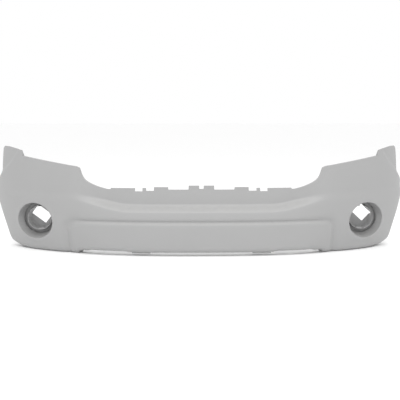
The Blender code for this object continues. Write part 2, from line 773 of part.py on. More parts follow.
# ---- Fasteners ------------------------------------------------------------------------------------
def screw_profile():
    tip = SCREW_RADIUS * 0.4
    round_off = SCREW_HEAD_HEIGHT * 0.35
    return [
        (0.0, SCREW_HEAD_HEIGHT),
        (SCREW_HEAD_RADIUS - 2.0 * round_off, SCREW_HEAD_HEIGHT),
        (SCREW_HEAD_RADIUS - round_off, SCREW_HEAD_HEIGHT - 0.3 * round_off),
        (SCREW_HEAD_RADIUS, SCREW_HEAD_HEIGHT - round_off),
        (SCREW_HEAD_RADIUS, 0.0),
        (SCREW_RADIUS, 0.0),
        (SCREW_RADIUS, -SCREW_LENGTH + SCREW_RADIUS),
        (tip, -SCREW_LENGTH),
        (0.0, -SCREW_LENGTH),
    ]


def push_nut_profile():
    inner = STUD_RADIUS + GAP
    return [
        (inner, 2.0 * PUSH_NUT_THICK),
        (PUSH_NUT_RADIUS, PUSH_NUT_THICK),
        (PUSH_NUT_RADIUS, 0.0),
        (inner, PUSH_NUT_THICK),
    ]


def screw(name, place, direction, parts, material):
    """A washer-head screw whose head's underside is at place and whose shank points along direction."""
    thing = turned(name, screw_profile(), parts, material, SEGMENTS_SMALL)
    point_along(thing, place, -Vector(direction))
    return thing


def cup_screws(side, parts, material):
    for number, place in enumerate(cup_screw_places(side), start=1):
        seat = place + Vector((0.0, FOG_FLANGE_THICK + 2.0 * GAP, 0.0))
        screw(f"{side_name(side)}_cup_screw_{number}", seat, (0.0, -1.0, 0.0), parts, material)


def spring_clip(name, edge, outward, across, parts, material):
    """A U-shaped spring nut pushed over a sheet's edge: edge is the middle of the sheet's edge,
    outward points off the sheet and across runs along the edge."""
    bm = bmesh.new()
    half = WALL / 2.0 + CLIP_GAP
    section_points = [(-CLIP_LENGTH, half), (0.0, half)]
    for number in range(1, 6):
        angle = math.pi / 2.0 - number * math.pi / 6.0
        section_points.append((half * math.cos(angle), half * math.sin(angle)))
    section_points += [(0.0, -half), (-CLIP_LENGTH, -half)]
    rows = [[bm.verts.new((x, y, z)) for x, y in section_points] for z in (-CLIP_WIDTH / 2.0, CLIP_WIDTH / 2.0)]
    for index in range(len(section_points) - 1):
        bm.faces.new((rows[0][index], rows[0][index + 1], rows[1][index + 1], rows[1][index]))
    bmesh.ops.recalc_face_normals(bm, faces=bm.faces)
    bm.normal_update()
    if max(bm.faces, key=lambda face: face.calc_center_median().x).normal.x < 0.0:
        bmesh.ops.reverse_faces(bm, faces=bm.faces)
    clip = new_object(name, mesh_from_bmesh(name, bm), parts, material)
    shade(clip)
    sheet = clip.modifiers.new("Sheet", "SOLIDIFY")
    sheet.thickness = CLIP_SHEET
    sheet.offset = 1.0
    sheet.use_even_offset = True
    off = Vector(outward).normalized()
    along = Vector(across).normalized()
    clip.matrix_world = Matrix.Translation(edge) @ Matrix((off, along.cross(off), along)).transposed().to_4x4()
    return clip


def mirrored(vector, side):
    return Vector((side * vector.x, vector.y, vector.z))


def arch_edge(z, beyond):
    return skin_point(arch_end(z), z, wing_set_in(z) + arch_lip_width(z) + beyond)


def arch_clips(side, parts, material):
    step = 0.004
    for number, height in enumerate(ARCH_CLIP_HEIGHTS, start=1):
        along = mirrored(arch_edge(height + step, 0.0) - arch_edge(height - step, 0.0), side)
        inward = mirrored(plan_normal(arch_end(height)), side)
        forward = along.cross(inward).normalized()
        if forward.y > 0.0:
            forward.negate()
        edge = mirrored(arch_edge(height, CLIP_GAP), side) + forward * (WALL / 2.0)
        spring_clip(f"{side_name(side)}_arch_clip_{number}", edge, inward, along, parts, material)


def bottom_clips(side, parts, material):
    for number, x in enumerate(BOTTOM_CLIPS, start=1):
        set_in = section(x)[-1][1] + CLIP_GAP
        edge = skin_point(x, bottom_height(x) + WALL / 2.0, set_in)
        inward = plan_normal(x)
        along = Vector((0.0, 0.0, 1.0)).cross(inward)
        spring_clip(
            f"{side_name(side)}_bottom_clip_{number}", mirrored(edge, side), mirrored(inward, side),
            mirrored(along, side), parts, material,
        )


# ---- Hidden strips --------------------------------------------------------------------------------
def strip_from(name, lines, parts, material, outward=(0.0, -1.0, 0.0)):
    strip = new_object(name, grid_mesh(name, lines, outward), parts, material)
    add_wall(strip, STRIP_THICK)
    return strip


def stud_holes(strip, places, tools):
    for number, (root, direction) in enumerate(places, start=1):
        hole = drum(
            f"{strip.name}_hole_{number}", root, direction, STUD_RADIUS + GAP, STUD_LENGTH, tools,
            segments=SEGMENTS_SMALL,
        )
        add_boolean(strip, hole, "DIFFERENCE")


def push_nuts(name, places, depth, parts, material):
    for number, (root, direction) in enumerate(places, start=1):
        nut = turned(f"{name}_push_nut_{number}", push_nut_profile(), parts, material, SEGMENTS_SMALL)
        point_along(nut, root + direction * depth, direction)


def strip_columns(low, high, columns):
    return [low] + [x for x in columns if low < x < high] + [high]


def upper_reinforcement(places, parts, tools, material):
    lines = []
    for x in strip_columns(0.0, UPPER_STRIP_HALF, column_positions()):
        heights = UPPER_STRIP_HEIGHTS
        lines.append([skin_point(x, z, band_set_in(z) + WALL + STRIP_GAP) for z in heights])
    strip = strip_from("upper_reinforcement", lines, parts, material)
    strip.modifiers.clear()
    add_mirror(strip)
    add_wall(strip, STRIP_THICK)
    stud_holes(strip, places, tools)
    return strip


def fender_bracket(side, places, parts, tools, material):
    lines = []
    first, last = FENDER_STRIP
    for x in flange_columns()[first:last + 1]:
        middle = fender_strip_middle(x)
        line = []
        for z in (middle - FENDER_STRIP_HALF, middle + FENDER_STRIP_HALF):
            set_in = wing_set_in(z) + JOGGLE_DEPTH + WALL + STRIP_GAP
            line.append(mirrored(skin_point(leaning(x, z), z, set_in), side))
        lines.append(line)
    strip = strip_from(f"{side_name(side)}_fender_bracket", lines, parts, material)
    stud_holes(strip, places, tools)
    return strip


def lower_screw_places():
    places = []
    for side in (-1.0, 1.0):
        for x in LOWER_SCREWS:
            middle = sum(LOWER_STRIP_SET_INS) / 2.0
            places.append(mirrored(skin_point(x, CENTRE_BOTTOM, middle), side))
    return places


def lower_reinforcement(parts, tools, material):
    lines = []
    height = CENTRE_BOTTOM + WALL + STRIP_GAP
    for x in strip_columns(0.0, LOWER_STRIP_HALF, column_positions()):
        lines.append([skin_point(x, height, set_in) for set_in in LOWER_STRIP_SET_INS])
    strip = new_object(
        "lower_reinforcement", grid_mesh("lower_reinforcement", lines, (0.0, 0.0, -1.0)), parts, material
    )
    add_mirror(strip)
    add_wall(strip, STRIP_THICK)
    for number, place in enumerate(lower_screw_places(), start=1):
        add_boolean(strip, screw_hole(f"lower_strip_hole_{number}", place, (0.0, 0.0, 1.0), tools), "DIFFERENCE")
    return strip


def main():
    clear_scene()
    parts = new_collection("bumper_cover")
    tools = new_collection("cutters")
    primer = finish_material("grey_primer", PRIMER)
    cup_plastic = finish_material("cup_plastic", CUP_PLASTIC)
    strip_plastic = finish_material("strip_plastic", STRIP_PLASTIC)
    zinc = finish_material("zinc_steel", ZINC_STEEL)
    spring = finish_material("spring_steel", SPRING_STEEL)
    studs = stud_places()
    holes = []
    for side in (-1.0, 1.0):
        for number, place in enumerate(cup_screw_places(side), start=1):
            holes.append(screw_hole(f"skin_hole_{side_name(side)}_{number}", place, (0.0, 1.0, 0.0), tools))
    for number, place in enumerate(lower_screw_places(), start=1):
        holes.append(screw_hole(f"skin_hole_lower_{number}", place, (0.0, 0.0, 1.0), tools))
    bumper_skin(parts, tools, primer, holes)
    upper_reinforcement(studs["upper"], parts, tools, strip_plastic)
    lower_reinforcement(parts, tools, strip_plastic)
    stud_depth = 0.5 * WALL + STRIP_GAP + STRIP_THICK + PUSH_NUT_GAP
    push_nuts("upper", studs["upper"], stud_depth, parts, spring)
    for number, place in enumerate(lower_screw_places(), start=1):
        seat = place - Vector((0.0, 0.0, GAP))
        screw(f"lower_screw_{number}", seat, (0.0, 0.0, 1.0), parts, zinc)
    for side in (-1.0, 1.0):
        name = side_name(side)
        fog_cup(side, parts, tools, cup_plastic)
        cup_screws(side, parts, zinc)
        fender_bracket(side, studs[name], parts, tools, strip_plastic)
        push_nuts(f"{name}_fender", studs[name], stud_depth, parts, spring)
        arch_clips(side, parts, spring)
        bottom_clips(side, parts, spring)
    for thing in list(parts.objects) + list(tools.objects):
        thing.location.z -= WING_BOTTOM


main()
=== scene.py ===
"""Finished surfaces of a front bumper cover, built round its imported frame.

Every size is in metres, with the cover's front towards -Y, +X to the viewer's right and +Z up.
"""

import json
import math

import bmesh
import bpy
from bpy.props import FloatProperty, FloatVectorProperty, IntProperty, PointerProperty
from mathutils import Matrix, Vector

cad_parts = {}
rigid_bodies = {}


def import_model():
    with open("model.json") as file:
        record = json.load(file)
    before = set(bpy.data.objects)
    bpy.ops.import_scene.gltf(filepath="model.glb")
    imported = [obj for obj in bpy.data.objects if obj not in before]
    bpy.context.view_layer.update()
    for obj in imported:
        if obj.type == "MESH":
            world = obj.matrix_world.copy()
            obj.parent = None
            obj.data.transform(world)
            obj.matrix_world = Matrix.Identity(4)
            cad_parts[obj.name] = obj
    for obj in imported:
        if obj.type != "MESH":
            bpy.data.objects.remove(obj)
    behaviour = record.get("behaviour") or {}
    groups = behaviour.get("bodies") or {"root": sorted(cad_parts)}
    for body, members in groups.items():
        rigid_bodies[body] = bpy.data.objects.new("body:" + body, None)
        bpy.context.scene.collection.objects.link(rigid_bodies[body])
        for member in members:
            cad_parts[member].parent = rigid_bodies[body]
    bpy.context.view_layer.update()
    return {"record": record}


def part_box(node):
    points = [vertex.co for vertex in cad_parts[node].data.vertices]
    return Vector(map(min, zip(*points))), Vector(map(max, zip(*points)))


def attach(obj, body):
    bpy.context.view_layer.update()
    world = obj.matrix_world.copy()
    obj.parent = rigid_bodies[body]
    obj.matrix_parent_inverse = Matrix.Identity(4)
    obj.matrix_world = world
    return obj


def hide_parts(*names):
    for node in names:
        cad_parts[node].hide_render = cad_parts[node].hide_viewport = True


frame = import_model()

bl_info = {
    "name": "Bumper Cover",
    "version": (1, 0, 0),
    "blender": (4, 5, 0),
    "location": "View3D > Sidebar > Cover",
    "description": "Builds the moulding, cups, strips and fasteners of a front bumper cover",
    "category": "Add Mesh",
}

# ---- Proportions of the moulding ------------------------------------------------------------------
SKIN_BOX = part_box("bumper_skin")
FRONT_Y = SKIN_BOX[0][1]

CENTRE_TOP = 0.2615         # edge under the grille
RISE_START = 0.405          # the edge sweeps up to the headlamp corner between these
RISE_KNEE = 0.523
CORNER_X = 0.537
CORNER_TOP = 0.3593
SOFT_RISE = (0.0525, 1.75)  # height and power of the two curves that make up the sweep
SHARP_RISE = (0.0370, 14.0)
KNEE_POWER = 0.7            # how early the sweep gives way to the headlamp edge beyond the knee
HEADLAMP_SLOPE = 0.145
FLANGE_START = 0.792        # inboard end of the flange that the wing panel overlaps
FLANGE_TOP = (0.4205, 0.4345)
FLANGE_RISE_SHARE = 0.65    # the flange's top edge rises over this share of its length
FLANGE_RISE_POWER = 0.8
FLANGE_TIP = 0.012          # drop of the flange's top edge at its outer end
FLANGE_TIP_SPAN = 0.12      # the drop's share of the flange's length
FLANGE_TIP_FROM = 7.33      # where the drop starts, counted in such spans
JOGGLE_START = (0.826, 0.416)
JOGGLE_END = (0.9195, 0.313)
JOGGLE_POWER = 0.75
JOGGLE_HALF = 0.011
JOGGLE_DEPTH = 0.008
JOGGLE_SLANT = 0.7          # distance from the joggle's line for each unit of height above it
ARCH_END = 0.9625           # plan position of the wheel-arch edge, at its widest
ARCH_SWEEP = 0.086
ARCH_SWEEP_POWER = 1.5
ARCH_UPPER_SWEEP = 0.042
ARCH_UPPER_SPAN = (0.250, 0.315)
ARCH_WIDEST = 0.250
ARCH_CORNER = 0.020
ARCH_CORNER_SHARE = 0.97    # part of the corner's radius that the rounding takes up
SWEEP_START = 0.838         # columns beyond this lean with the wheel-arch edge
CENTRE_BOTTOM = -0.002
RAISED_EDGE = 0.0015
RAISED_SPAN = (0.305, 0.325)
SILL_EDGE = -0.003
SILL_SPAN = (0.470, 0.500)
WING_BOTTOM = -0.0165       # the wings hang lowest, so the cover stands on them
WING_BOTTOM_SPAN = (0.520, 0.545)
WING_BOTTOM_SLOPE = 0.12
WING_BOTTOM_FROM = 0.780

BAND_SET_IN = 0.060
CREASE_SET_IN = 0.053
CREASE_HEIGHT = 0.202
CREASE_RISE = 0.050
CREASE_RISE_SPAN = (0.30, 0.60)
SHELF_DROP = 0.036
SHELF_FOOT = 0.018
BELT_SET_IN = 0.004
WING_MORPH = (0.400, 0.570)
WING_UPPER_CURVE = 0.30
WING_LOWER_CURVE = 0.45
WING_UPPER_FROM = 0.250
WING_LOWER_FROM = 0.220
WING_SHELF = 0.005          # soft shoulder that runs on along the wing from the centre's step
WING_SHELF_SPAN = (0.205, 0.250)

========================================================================

## [Work required]
Find each line with the string "frame" and copy it out.

## [Correct answer]
"""Finished surfaces of a front bumper cover, built round its imported frame.
frame = import_model()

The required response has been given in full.